Begin INPUT DATA

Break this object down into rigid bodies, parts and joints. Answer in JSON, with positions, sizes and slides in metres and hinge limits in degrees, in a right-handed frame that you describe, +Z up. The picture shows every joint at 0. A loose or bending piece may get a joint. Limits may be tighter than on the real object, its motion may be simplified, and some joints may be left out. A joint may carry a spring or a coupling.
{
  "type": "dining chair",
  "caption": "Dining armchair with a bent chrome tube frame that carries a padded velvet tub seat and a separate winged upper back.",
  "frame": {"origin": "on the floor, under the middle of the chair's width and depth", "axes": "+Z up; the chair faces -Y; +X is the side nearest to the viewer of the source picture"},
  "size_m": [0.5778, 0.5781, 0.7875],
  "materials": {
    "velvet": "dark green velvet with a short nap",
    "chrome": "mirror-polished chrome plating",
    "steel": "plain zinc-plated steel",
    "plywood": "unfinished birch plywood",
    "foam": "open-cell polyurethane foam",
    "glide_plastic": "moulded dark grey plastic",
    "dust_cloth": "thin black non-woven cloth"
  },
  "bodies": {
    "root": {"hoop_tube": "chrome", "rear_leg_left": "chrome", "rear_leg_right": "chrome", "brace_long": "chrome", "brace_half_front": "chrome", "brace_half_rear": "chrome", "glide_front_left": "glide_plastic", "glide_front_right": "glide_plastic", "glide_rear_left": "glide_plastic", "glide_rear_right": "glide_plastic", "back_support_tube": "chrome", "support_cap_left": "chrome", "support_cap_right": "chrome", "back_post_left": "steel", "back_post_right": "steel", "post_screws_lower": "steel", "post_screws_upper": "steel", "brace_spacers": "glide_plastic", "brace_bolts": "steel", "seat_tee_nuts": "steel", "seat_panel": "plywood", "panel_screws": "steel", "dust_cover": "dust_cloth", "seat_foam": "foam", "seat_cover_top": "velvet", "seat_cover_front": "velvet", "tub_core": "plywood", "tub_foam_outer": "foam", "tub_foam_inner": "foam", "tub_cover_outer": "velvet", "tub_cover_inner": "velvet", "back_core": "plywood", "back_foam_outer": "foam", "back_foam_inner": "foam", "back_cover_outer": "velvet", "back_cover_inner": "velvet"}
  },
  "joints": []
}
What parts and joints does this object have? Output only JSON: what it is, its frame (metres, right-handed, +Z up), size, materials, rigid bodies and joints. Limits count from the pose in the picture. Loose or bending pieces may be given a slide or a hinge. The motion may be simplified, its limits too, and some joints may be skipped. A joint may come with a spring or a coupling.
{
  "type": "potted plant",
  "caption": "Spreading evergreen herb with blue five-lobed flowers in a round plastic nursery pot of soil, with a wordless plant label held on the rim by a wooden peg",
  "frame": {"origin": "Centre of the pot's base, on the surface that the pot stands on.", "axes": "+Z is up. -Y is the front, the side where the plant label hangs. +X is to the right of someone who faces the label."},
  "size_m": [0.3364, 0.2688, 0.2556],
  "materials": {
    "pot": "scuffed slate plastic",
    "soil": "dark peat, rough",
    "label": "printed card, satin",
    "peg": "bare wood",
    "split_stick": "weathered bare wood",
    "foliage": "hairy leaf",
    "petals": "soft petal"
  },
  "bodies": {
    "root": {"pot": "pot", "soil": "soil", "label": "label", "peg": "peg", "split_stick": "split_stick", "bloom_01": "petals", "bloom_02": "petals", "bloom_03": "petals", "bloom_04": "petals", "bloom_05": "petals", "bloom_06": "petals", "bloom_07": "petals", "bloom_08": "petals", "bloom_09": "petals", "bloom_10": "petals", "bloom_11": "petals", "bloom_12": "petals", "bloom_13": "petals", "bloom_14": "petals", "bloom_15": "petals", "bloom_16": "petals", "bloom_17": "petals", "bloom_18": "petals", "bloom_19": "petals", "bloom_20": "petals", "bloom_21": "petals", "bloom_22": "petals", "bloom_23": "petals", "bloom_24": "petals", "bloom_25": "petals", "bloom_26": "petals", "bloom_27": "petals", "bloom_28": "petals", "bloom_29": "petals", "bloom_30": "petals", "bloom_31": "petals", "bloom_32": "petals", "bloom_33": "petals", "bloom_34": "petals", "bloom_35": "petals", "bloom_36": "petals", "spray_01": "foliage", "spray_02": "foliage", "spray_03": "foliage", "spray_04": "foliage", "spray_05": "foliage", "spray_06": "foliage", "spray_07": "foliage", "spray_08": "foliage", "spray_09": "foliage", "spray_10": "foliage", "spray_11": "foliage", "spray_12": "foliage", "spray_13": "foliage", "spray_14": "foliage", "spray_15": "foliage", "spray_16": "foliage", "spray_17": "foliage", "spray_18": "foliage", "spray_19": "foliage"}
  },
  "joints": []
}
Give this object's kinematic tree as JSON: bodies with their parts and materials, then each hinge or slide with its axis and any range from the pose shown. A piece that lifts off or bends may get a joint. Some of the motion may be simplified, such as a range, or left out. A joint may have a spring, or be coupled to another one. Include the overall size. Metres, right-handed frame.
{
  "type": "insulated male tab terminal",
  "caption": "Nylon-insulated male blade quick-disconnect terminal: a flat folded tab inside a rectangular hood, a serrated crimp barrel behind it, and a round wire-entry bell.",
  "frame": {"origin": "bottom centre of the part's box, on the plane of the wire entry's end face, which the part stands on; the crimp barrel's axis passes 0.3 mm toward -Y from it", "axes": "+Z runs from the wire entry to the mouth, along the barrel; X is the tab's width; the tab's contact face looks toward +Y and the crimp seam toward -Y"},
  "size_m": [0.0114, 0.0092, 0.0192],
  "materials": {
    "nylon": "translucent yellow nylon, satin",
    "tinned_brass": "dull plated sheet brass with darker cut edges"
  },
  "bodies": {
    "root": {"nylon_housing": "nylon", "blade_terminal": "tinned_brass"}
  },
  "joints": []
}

End INPUT DATA

TASK TO CARRY OUT - Identify the lines in the entries above that contain "from", then copy them out.

COMPLETE OUTPUT -
What parts and joints does this object have? Output only JSON: what it is, its frame (metres, right-handed, +Z up), size, materials, rigid bodies and joints. Limits count from the pose in the picture. Loose or bending pieces may be given a slide or a hinge. The motion may be simplified, its limits too, and some joints may be skipped. A joint may come with a spring or a coupling.
Give this object's kinematic tree as JSON: bodies with their parts and materials, then each hinge or slide with its axis and any range from the pose shown. A piece that lifts off or bends may get a joint. Some of the motion may be simplified, such as a range, or left out. A joint may have a spring, or be coupled to another one. Include the overall size. Metres, right-handed frame.
  "frame": {"origin": "bottom centre of the part's box, on the plane of the wire entry's end face, which the part stands on; the crimp barrel's axis passes 0.3 mm toward -Y from it", "axes": "+Z runs from the wire entry to the mouth, along the barrel; X is the tab's width; the tab's contact face looks toward +Y and the crimp seam toward -Y"},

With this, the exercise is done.